Dat Abraham Kuyper graag door NSB'ers werd aangehaald, had deze volgens Schöffer aan zijn anti-Joodse en pro-Duitse uitlatingen te danken. Jaren na de verschijning van zijn proefschrift heeft Schöffer Kuypers opmerkingen over Joden nader onderzocht. Hij kwam tot de conclusie dat deze anti-Joodse opmerkingen vooral gelezen moeten worden in relatie met Kuypers antiliberale denken. Naar Kuypers oordeel hadden de Joden voor het liberalisme gekozen en dat was fout. Maar Kuyper wilde de Joden geenszins hun burgerrechten ontnemen. Ook in dit verband kan men dus zeggen: Oppervlakkig lezende NSB-'deskundigen' plaatsten Kuyper uit tactische overwegingen in het gezelschap van Anton Mussert.

Intellectuelen
In zijn boek geeft Groeneveld herhaaldelijk een korte levensschets van belangrijke figuren; dat is voor de lezer een aangename steun. Aangezien hij hun opleiding niet vergelijkt, is het hem mogelijk ontgaan dat verschillende van deze heren –Tobie Goedewaagen, Jan van Ham, Johan Theunisz, Jan de Vries van het Nederlands Etymologisch Woordenboek– hoogopgeleid waren. Ook noemt Groeneveld verschillende predikanten, zoals G. Hofstede, W. H. Boissevain of Hugo Visscher, die lid waren van de NSB. Daarbij gaat men zich onwillekeurig afvragen –Groeneveld doet dat niet– of de jaren dertig soms extra bedreigend waren voor intellectuelen.

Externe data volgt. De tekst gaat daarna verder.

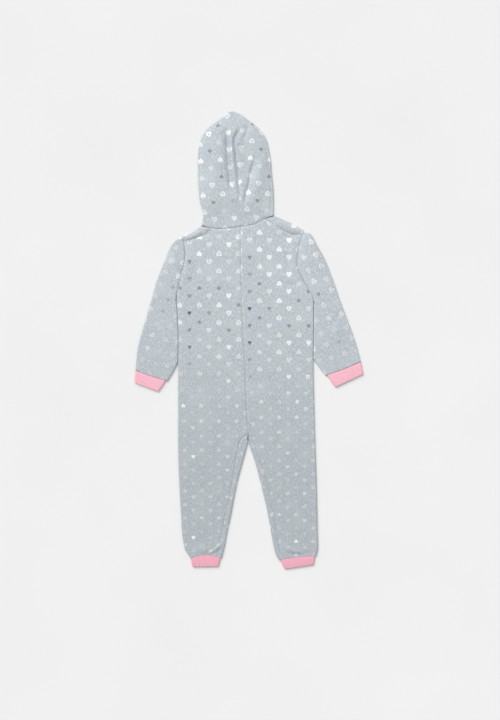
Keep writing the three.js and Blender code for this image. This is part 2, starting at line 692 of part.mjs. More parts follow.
// A cuff: a flat rib tube from the seam line to its hem. `seam` gives the seam line from 0 to 1.
function ribCuff(name, seam, hem) {
  const radius = CUFF_HEIGHT / 2;
  const count = 2 * CUFF_RIBS;
  const ring = (line) => {
    const inner = line(0);
    const outer = line(1);
    const run = Math.hypot(outer.x - inner.x, outer.y - inner.y) - 2 * radius;
    const curl = Math.PI * radius;
    const margin = radius / (run + 2 * radius);
    const perimeter = 2 * (run + curl);
    const out = direction(line(0.9), outer);
    const back = direction(line(0.1), inner);
    return Array.from({ length: count }, (unused, i) => {
      const depth = i % 2 === 0 ? 0 : RIB_DEPTH;
      let at = (perimeter * i) / count;
      if (at < run) {
        const { x, y } = line(lerp(margin, 1 - margin, at / run));
        return { outer: [x, y, CUFF_HEIGHT - depth], inner: [x, y, CUFF_HEIGHT - CUFF_WALL] };
      }
      at -= run;
      if (at < curl) return ribRound(outer, out, 90 - (180 * at) / curl, radius, depth);
      at -= curl;
      if (at < run) {
        const { x, y } = line(lerp(1 - margin, margin, at / run));
        return { outer: [x, y, depth], inner: [x, y, CUFF_WALL] };
      }
      at -= run;
      return ribRound(inner, back, (180 * at) / curl - 90, radius, depth);
    });
  };
  return clothPanel(name, [ring(seam), ring(hem)], { closed: true, colour: CUFF_COLOUR });
}

function ribRound(edge, out, degrees, radius, depth) {
  const station = roundFold(edge, out, degrees, radius, depth);
  return { outer: station.inner, inner: roundFold(edge, out, degrees, radius, CUFF_WALL).inner };
}

function ankleCuff({ side }) {
  const { inner, outer, bow } = ANKLES[side];
  const seam = bowed(inner, outer, bow);
  const hem = CUFF_HEMS["ankle_" + side];
  const edge = (t) => shifted(seam(lerp(0.03, 0.99, t)), 0, -CUFF_GAP);
  return ribCuff("ankle_cuff_" + side, edge, bowed(hem.inner, hem.outer, 0));
}

function wristCuff({ side }) {
  const rings = SLEEVE_RINGS[side];
  const last = rings[rings.length - 1];
  const inner = { x: last.innerX, y: last.innerY };
  const outer = { x: last.outerX, y: last.outerY };
  const seam = bowed(inner, outer, WRIST_BOW);
  const hem = CUFF_HEMS["wrist_" + side];
  const down = direction(between(inner, outer, 0.5), between(hem.inner, hem.outer, 0.5));
  const edge = (t) => shifted(seam(lerp(0.05, 0.995, t)), down.x * CUFF_GAP, down.y * CUFF_GAP);
  return ribCuff("wrist_cuff_" + side, edge, bowed(hem.inner, hem.outer, 0));
}

// One half of the hood: from the centre seam over the side fold to the edge of the face opening beneath.
function hoodHalf(edges) {
  const { side, away, neckline, neckCorner, frontNeckline, outward } = edges;
  const first = HOOD_ROWS[0];
  const back = [neckline[0]];
  for (let i = 1; i < neckline.length; i += 1) {
    for (let part = 1; part <= HOOD_SPLIT; part += 1) {
      back.push(between(neckline[i - 1], neckline[i], part / HOOD_SPLIT));
    }
  }
  const cornerStart = shifted(neckCorner, -away * FOLD_RADIUS, 0);
  const backRow = back.map((point) => shifted(point, 0, SEAM_GAP));
  backRow[0].x += away * SEAM_GAP;
  const lastPart = direction(neckline[neckline.length - 1], neckline[neckline.length - 2]);
  const cornerRise = (FOLD_RADIUS * lastPart.y) / Math.abs(lastPart.x);
  backRow[backRow.length - 1] = shifted(cornerStart, 0, cornerRise + SEAM_GAP);
  const across = fractionsAlongX(back);
  const frontAcross = [0, 0.25, 0.5, 0.75, 1];
  const frontRow = frontNeckline.map((point) => shifted(point, 0, SEAM_GAP));
  frontRow[frontRow.length - 1] = shifted(neckCorner, -away * FOLD_RADIUS, SEAM_GAP);

  const middleX = (row) => row.centre + away * SEAM_GAP;
  const edgeX = (row) => row.centre + away * Math.max(row.opening, SEAM_GAP);
  const sideStart = (row) => ({ x: row[side] - away * FOLD_RADIUS, y: row.y });
  const topAt = (row) => across.map((u) => ({ x: lerp(middleX(row), sideStart(row).x, u), y: row.y }));
  const underAt = (row) => frontAcross.map((u) => ({ x: lerp(edgeX(row), sideStart(row).x, u), y: row.y }));

  const steps = Array.from({ length: HOOD_NECK_ROWS + 1 }, (unused, i) => i / HOOD_NECK_ROWS);
  const neckSide = steps.map((t) => between(backRow[backRow.length - 1], sideStart(first), t));
  const frontSide = steps.map((t) => between(frontRow[frontRow.length - 1], sideStart(first), t));
  const upperCentre = steps.map((t) => between(backRow[0], { x: middleX(first), y: first.y }, t));
  const faceEdge = steps.map((t) => {
    const point = between(frontRow[0], { x: edgeX(first), y: first.y }, t);
    return shifted(point, -away * 20 * t * (1 - t), 0);
  });
  const topNeck = patch(backRow, topAt(first), upperCentre, neckSide, across);
  const underNeck = patch(frontRow, underAt(first), faceEdge, frontSide);
  const topPlan = [...topNeck, ...HOOD_ROWS.slice(1).map(topAt)];
  const underPlan = [...underNeck, ...HOOD_ROWS.slice(1).map(underAt)];

  const grid = topPlan.map((row, r) => {
    const end = row.length - 1;
    const edge = shifted(row[end], away * FOLD_RADIUS, 0);
    const upper = row.map((point, c) => (c === end ? onTop(point, FOLD_HEIGHT) : onTop(point)));
    const curl = [30, -30].map((angle) => roundFold(edge, outward, angle));
    return [...upper, ...curl, ...underPlan[r].slice().reverse().map(onFloor)];
  });
  return clothPanel("hood_" + side, grid);
}

// Solid of a prism whose profile is drawn in millimetres and raised from `low` to `high`.
function prism(shape, low, high) {
  const options = { depth: high - low, bevelEnabled: false, curveSegments: 3 };
  const geometry = new THREE.ExtrudeGeometry(shape, options);
  geometry.translate(0, 0, low);
  return geometry;
}

function roundedRectangle(x0, y0, x1, y1, corner) {
  const shape = new THREE.Shape();
  shape.moveTo(x0 + corner, y0);
  shape.lineTo(x1 - corner, y0);
  shape.absarc(x1 - corner, y0 + corner, corner, -Math.PI / 2, 0, false);
  shape.lineTo(x1, y1 - corner);
  shape.absarc(x1 - corner, y1 - corner, corner, 0, Math.PI / 2, false);
  shape.lineTo(x0 + corner, y1);
  shape.absarc(x0 + corner, y1 - corner, corner, Math.PI / 2, Math.PI, false);
  shape.lineTo(x0, y0 + corner);
  shape.absarc(x0 + corner, y0 + corner, corner, Math.PI, 1.5 * Math.PI, false);
  return shape;
}

function solidOf(geometry) {
  geometry.deleteAttribute("normal");
  geometry.deleteAttribute("uv");
  const merged = mergeVertices(geometry, 1e-3);
  const mesh = new wasm.Mesh({
    numProp: 3,
    vertProperties: merged.attributes.position.array,
    triVerts: new Uint32Array(merged.index.array),
  });
  return new wasm.Manifold(mesh);
}

// The tape fills the slot between the fronts, with the chain as a low rib under it.
function zipTape() {
  const across = [
    [-ZIP.tapeHalfWidth, ZIP.tapeHigh],
    [-ZIP.tapeHalfWidth, ZIP.tapeLow],
    [-ZIP.chainHalfWidth, ZIP.tapeLow],
    [-ZIP.chainHalfWidth, ZIP.chainLow],
    [ZIP.chainHalfWidth, ZIP.chainLow],
    [ZIP.chainHalfWidth, ZIP.tapeLow],
    [ZIP.tapeHalfWidth, ZIP.tapeLow],
    [ZIP.tapeHalfWidth, ZIP.tapeHigh],
  ];
  const positions = [];
  const bottomY = ZIP_BOTTOM + 1;
  for (let step = 0; step <= ZIP.steps; step += 1) {
    const y = lerp(bottomY, ZIP.topY, step / ZIP.steps);
    for (const [dx, z] of across) positions.push(centreX(y) + dx, y, z);
  }
  const count = across.length;
  const index = [];
  for (let step = 0; step < ZIP.steps; step += 1) {
    for (let i = 0; i < count; i += 1) {
      const a = step * count + i;
      const b = step * count + ((i + 1) % count);
      index.push(a, b, b + count, a, b + count, a + count);
    }
  }
  const profile = across.map(([x, z]) => new THREE.Vector2(x, z));
  const lastRing = ZIP.steps * count;
  for (const [a, b, c] of THREE.ShapeUtils.triangulateShape(profile, [])) {
    index.push(c, b, a, lastRing + a, lastRing + b, lastRing + c);
  }
  return meshFrom("zip_tape", positions, index, ZIP_COLOUR, { roughness: 0.7, metalness: 0 });
}

// The slider at the top of the closed zip, with two ears that hold the pull tab.
function zipSlider() {
  const x = centreX(SLIDER.y);
  const { y, halfWidth, length, low, high, corner } = SLIDER;
  const body = roundedRectangle(x - halfWidth, y, x + halfWidth, y + length, corner);
  let solid = solidOf(prism(body, low, high));
  for (const away of [-1, 1]) {
    const sides = [x + away * EAR.inside, x + away * EAR.outside];
    const ear = roundedRectangle(Math.min(...sides), y - EAR.reach, Math.max(...sides), y + 3, 0.4);
    solid = solid.add(solidOf(prism(ear, EAR.low, EAR.high)));
  }
  const made = solid.getMesh();
  const positions = Array.from(made.vertProperties);
  return meshFrom("zip_slider", positions, Array.from(made.triVerts), ZIP_COLOUR, METAL_FINISH);
}

// The pull tab: a plate whose round end turns between the ears. It lies flat along the zip.
function zipPull() {
  const { barrel, halfThickness, length, halfWidth, pivotY, pivotZ } = PULL;
  const join = Math.sqrt(barrel ** 2 - halfThickness ** 2);
  const joinAngle = Math.atan2(halfThickness, join);
  const profile = new THREE.Shape();
  profile.moveTo(length, halfThickness * 0.6);
  profile.lineTo(length - 0.6, halfThickness);
  profile.lineTo(join, halfThickness);
  profile.absarc(0, 0, barrel, joinAngle, 2 * Math.PI - joinAngle, false);
  profile.lineTo(length - 0.6, -halfThickness);
  profile.lineTo(length, -halfThickness * 0.6);
  const options = { depth: 2 * halfWidth, bevelEnabled: false, curveSegments: 10 };
  const geometry = new THREE.ExtrudeGeometry(profile, options);
  geometry.translate(0, 0, -halfWidth);
  const material = new THREE.MeshStandardMaterial({ color: ZIP_COLOUR, ...METAL_FINISH });
  const mesh = new THREE.Mesh(geometry, material);
  mesh.name = "zip_pull";
  // The profile runs along -Y and its width along X.
  const turn = new THREE.Matrix4().makeBasis(
    new THREE.Vector3(0, -1, 0),
    new THREE.Vector3(0, 0, 1),
    new THREE.Vector3(-1, 0, 0),
  );
  mesh.quaternion.setFromRotationMatrix(turn);
  mesh.position.set(centreX(pivotY), pivotY, pivotZ);
  return mesh;
}

const garment = new THREE.Group();
for (const side of ["left", "right"]) {
  const edges = sideOf(side);
  garment.add(backPanel(edges), frontPanel(edges), sleeve(edges), hoodHalf(edges));
  garment.add(wristCuff(edges), ankleCuff(edges));
}
garment.add(zipTape(), zipSlider(), zipPull());

// The origin is the middle of the garment's outline, on the floor.
garment.updateMatrixWorld(true);
const bounds = new THREE.Box3().setFromObject(garment, true);
const middle = bounds.getCenter(new THREE.Vector3());
garment.position.set(-middle.x, -middle.y, -bounds.min.z);

export default garment;
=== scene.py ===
import math

import bpy
import numpy as np
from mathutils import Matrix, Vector


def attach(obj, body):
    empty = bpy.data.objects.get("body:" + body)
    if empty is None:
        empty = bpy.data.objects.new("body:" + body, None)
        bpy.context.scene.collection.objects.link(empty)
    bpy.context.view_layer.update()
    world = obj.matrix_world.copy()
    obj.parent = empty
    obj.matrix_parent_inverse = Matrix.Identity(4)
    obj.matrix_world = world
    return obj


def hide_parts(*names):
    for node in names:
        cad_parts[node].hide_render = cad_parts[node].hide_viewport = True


# A child's hooded one-piece pajama, laid out flat on its front with the back up.
# Plans and tables are in millimetres: x from the middle of the laid-out width, y from the lowest hem.
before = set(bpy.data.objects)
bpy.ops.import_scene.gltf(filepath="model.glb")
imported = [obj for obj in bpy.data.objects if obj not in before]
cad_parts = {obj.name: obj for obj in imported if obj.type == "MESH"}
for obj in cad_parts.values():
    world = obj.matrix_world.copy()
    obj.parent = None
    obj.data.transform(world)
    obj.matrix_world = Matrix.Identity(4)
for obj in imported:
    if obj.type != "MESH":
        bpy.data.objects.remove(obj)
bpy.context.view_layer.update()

ORIGIN = np.array([-0.6927, -560.8054, 0.0])  # from table millimetres to the frame's origin
CLOTH = 1.5
FOLD_HEIGHT = 5.2
FOLD_RADIUS = FOLD_HEIGHT / 2
LOWEST_TOP = 3.5
SEAM_GAP = 0.06
CUFF_GAP = 0.25
SIDE_CLEARANCE = 0.5
CUFF_HEIGHT = 5.6
CUFF_WALL = 2.2
CUFF_RIBS = 40
HOOD_DOME = 8
NECK_DROP = 45
CORNER_DROP = 4.9
ZIP_HALF_SLOT = 4.5
ZIP_BOTTOM = 380
CROTCH_HEIGHT = 314
JUNCTION_HEIGHT = 332
UPPER_HEIGHT = 165  # from the armpit to the shoulder, along which the upper rows are spaced
STEP = 3.4  # spacing of the finest rows and columns

# Distances between the hearts of the print.
PRINT_ACROSS = 24.1
PRINT_DOWN = 41.9
# Shifts of the print on the strip of the front at the inseam and on its wrap over the shoulder.
STRIP_PRINT = [0.35 * 41.5, 12]
WRAP_PRINT = [0.2 * 48, 17]

# Outer edges of the legs and body: y, left x, right x.
SIDE_EDGES = [
    (18, -140, 162), (32, -146.5, 165), (47, -156, 169), (62, -159.5, 169.5), (91, -163.5, 168.5),
    (135, -166, 167.5), (223, -171, 165.5), (296, -173, 163), (385, -173, 160.5), (502, -173, 158),
    (578, -172.5, 158.5), (627, -175.2, 158.8), (660, -177, 158.8),
]

# Inner folds of the legs and the inseams: y, left fold, right fold, left seam, right seam.
LEG_EDGES = [
    (18, -68, 77, -80, 88), (32, -65, 67.5, -77, 80), (62, -58, 60, -70, 74), (91, -53, 54.5, -65, 68),
    (135, -43.5, 47, -56, 61), (179, -35.5, 37, -47, 53), (223, -26, 26, -38, 44), (267, -14, 14, -31.5, 29),
    (296, -6.2, 4, -26, 17.5), (314, -1.6, -1.6, -22, 10),
]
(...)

Waarom geloofden de genoemde heren blindelings in het fascisme en het nationaal-socialisme en onderkenden anderen –Menno ter Braak, Jan Romein, predikanten als H. Berkhof of K. H. Miskotte– wel degelijk hoe gevaarlijk deze politieke stromingen waren? Miskotte noemde het nationaal-socialisme zelfs een nieuw heidendom. Kennelijk is wetenschappelijke kennis op zichzelf, zuivere wetenschap zogezegd, geen garantie voor een juiste beoordeling van politieke partijen en hun geestelijke wortels. Misschien heeft men om dat te beoordelen nog iets meer nodig. Een duidelijk levensbeschouwelijk oriëntatiepunt bijvoorbeeld?

Het boek van Groeneveld voegt geen wezenlijk nieuw gezichtspunt toe aan de kennis die er al bestaat over het fascisme en nationaal-socialisme in Nederland. Het boek illustreert, al was het alleen maar door de fraaie manier waarop het is uitgegeven.